> WHAT YOU HAVE TO DO:
Write out the whole listing word for word.

** Start RECORDED DATA **

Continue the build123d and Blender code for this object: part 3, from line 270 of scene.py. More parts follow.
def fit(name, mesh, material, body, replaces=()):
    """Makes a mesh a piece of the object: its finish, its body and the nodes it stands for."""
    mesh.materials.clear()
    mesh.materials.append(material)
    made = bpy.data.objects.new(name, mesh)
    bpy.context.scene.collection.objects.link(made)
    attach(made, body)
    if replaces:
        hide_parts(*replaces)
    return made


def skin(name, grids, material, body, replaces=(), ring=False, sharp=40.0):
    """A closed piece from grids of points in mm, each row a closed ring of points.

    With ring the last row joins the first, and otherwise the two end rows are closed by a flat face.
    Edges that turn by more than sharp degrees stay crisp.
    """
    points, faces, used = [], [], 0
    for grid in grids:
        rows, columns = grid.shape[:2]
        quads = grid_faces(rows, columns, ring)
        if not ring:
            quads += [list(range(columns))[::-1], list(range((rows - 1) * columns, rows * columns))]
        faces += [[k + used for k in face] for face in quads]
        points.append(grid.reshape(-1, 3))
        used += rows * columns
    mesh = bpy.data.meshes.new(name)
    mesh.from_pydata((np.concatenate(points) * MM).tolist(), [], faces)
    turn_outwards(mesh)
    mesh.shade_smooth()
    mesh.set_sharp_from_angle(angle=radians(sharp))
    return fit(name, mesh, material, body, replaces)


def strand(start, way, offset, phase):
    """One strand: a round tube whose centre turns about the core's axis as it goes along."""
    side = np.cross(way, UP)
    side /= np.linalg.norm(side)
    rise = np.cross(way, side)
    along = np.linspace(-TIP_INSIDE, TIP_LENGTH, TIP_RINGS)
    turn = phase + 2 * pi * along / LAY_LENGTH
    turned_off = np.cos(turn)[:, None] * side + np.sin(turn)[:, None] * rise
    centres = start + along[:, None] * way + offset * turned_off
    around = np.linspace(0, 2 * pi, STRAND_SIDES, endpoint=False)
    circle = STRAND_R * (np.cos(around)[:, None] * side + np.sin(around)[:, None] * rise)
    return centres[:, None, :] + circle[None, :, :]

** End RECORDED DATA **

> REPLY TO THE TASK:
Continue the build123d and Blender code for this object: part 3, from line 270 of scene.py. More parts follow.
def fit(name, mesh, material, body, replaces=()):
    """Makes a mesh a piece of the object: its finish, its body and the nodes it stands for."""
    mesh.materials.clear()
    mesh.materials.append(material)
    made = bpy.data.objects.new(name, mesh)
    bpy.context.scene.collection.objects.link(made)
    attach(made, body)
    if replaces:
        hide_parts(*replaces)
    return made


def skin(name, grids, material, body, replaces=(), ring=False, sharp=40.0):
    """A closed piece from grids of points in mm, each row a closed ring of points.

    With ring the last row joins the first, and otherwise the two end rows are closed by a flat face.
    Edges that turn by more than sharp degrees stay crisp.
    """
    points, faces, used = [], [], 0
    for grid in grids:
        rows, columns = grid.shape[:2]
        quads = grid_faces(rows, columns, ring)
        if not ring:
            quads += [list(range(columns))[::-1], list(range((rows - 1) * columns, rows * columns))]
        faces += [[k + used for k in face] for face in quads]
        points.append(grid.reshape(-1, 3))
        used += rows * columns
    mesh = bpy.data.meshes.new(name)
    mesh.from_pydata((np.concatenate(points) * MM).tolist(), [], faces)
    turn_outwards(mesh)
    mesh.shade_smooth()
    mesh.set_sharp_from_angle(angle=radians(sharp))
    return fit(name, mesh, material, body, replaces)


def strand(start, way, offset, phase):
    """One strand: a round tube whose centre turns about the core's axis as it goes along."""
    side = np.cross(way, UP)
    side /= np.linalg.norm(side)
    rise = np.cross(way, side)
    along = np.linspace(-TIP_INSIDE, TIP_LENGTH, TIP_RINGS)
    turn = phase + 2 * pi * along / LAY_LENGTH
    turned_off = np.cos(turn)[:, None] * side + np.sin(turn)[:, None] * rise
    centres = start + along[:, None] * way + offset * turned_off
    around = np.linspace(0, 2 * pi, STRAND_SIDES, endpoint=False)
    circle = STRAND_R * (np.cos(around)[:, None] * side + np.sin(around)[:, None] * rise)
    return centres[:, None, :] + circle[None, :, :]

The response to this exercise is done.